### Given task:
State the number of lines below in which the word "axes" appears. Nothing else belongs in the answer.

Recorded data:
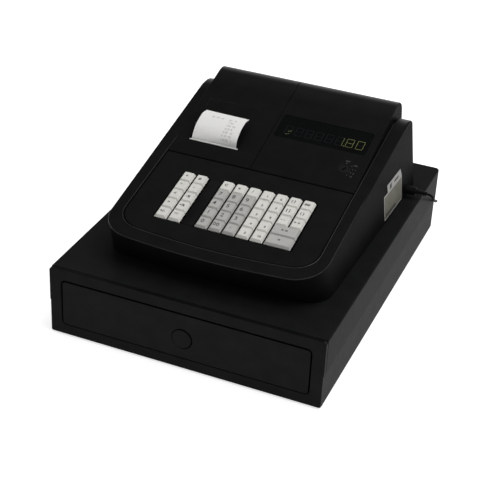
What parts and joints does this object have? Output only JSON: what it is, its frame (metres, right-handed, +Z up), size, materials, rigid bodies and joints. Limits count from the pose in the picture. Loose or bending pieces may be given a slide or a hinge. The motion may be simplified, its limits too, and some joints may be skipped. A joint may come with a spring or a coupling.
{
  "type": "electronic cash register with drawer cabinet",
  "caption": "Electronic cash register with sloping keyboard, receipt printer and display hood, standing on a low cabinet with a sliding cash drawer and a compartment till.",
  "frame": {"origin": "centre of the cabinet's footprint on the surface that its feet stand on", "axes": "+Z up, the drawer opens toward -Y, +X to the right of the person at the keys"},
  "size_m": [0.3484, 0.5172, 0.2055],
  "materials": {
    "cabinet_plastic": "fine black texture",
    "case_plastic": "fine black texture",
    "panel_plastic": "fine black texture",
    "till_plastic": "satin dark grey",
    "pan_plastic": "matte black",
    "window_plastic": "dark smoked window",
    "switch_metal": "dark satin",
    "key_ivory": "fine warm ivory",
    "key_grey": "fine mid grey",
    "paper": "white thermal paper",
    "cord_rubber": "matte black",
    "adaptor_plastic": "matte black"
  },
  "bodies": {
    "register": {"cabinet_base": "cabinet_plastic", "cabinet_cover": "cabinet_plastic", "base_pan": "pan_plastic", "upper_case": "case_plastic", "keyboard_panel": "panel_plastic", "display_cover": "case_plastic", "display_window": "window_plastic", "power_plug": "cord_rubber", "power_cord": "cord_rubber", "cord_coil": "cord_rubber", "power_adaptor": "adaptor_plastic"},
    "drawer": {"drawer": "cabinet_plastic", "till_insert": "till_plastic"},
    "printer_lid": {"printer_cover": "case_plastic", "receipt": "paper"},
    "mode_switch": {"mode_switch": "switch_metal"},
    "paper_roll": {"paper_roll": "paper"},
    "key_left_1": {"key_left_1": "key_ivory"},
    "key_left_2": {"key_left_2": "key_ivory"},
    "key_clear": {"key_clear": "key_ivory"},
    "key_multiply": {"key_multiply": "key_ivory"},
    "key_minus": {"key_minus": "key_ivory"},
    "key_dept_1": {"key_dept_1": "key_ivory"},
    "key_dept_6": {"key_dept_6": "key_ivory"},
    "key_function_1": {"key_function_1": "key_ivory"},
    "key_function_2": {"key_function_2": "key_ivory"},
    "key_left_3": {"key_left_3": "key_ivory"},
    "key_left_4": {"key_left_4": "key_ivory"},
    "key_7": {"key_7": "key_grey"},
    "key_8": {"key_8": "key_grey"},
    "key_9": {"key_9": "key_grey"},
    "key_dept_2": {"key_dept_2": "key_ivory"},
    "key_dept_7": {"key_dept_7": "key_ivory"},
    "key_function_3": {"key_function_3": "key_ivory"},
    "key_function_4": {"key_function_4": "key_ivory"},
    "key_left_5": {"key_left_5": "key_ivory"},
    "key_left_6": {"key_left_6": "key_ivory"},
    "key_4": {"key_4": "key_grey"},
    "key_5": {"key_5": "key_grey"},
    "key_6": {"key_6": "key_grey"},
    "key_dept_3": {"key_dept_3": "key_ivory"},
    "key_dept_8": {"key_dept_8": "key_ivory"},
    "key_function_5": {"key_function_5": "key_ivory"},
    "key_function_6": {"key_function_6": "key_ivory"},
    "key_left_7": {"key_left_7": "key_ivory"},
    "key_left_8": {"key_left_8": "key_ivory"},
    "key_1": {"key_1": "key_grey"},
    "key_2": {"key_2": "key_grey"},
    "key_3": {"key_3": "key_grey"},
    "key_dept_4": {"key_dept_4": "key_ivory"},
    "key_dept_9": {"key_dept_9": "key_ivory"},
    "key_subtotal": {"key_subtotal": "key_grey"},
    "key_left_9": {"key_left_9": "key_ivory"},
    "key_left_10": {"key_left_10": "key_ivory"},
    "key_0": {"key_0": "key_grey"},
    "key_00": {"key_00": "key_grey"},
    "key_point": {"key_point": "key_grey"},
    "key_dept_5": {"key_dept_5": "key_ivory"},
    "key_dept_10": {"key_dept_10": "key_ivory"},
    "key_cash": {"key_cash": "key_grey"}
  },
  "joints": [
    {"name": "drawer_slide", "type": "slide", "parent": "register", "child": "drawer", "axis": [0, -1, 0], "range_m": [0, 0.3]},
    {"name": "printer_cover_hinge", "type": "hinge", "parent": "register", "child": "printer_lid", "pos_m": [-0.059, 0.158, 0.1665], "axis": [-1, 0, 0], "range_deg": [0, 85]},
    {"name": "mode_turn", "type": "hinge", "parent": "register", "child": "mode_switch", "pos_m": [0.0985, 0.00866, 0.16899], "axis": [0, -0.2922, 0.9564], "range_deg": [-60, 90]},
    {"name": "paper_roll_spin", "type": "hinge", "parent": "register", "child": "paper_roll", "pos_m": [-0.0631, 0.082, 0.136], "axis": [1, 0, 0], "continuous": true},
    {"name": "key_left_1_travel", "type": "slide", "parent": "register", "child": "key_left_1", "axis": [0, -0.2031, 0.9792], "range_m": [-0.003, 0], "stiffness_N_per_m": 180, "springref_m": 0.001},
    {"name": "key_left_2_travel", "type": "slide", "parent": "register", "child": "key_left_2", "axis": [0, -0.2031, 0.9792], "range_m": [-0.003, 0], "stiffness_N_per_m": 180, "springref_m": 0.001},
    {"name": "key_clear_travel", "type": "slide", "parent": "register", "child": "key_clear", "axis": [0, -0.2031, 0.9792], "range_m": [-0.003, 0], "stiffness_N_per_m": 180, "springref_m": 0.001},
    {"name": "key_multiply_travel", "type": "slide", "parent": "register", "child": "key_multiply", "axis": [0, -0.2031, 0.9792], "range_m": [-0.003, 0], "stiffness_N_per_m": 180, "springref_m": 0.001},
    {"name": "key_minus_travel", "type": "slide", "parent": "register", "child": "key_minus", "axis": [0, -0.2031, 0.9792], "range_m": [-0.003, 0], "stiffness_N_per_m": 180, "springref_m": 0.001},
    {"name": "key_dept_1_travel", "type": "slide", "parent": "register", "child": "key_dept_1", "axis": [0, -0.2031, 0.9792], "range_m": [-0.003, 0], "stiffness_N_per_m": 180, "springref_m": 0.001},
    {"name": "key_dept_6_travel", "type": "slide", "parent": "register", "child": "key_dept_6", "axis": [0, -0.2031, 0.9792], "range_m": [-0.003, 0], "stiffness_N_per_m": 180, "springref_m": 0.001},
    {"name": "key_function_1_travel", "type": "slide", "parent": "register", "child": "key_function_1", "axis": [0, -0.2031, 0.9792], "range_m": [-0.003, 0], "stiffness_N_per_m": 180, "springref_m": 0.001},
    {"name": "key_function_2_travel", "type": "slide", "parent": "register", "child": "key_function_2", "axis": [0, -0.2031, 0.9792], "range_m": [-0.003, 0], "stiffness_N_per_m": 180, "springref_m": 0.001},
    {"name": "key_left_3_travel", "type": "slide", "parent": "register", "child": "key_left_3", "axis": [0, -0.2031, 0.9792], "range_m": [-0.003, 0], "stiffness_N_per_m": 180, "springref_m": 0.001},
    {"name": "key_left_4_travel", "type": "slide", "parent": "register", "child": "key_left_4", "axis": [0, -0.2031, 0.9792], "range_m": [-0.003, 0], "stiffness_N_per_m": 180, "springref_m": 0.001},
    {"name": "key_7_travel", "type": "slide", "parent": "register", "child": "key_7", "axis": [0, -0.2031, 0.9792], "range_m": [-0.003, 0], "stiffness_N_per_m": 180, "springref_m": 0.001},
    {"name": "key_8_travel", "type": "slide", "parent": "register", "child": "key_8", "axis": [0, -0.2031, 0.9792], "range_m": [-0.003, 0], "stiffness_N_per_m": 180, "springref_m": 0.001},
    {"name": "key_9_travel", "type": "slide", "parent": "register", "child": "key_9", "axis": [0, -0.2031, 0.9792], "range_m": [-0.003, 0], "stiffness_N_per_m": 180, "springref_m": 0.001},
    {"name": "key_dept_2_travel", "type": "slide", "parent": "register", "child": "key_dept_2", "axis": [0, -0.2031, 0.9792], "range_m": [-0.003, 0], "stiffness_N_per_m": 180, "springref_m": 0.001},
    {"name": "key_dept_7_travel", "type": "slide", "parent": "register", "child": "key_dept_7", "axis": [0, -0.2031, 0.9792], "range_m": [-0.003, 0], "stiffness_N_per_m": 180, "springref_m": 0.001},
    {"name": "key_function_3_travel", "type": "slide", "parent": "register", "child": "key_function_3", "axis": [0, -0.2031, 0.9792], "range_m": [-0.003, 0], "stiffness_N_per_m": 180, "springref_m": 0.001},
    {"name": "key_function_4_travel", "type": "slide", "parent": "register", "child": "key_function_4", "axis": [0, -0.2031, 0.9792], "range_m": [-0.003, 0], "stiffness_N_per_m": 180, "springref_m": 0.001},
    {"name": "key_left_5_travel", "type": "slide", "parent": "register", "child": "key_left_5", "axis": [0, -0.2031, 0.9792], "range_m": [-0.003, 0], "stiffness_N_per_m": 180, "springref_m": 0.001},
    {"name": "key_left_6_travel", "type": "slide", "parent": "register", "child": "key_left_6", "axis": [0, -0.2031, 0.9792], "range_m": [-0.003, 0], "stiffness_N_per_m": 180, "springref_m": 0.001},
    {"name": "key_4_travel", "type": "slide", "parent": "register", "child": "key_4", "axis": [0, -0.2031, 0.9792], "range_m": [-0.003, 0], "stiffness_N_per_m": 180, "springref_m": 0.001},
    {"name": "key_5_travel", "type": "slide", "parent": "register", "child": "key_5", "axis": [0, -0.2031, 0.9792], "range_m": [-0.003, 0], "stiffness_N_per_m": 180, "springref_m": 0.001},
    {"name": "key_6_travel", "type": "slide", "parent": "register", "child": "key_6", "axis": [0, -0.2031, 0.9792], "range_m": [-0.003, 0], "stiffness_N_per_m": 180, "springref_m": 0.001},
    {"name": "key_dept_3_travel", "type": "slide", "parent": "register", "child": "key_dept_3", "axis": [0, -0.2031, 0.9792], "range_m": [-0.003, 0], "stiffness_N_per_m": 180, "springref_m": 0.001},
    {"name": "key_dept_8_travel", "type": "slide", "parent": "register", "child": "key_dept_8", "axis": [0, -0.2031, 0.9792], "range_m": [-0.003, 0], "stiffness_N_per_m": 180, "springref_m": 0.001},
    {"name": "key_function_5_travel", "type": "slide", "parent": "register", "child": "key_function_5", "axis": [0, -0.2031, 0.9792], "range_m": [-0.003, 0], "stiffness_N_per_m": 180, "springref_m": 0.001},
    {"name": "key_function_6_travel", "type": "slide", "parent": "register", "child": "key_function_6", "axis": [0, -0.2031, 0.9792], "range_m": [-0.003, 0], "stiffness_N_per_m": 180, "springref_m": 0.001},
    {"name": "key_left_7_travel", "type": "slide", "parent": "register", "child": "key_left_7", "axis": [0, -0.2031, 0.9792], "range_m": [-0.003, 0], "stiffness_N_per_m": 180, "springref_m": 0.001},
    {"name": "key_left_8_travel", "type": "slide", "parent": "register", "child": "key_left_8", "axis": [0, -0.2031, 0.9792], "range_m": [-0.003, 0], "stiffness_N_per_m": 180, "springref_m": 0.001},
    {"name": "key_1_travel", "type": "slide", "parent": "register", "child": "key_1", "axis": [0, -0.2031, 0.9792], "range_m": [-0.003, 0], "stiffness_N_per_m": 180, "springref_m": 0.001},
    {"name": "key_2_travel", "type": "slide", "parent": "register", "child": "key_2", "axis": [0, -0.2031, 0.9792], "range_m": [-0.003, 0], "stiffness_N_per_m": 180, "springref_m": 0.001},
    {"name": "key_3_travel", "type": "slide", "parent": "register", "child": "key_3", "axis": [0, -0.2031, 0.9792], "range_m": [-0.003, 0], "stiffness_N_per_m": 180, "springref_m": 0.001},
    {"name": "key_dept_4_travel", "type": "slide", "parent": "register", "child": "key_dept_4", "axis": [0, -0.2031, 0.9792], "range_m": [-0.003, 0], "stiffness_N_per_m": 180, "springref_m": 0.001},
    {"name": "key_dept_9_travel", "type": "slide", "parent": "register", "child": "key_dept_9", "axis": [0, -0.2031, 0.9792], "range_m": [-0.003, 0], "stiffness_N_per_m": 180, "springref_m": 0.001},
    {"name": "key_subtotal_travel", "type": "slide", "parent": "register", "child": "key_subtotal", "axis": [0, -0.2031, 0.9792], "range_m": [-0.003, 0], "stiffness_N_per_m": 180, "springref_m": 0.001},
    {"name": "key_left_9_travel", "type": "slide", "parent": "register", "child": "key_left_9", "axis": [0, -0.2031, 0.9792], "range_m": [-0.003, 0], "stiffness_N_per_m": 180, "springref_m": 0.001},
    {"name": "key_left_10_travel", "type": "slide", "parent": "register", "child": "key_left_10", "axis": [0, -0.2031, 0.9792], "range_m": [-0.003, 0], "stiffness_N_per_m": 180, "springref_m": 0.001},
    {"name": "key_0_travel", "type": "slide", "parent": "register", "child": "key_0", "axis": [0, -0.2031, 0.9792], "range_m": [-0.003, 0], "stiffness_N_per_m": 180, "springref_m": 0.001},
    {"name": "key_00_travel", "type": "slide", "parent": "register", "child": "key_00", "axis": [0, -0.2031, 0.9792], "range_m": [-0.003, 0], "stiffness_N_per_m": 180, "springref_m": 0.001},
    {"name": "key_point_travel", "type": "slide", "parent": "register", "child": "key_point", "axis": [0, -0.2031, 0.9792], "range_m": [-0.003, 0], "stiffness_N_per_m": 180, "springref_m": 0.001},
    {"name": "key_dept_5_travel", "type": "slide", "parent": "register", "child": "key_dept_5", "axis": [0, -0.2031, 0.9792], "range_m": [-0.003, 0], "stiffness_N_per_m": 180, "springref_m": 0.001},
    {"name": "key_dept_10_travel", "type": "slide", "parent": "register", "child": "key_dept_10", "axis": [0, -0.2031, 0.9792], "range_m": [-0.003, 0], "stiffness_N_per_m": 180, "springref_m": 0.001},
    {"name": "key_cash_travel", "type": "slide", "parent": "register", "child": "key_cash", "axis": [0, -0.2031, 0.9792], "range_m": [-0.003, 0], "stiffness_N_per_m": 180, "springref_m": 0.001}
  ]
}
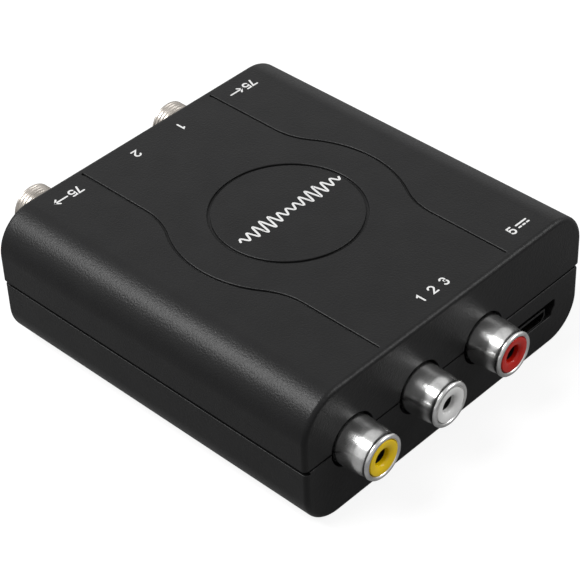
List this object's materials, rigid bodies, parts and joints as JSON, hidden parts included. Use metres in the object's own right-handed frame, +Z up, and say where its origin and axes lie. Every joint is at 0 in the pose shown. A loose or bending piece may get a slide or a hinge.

### Right answer:
2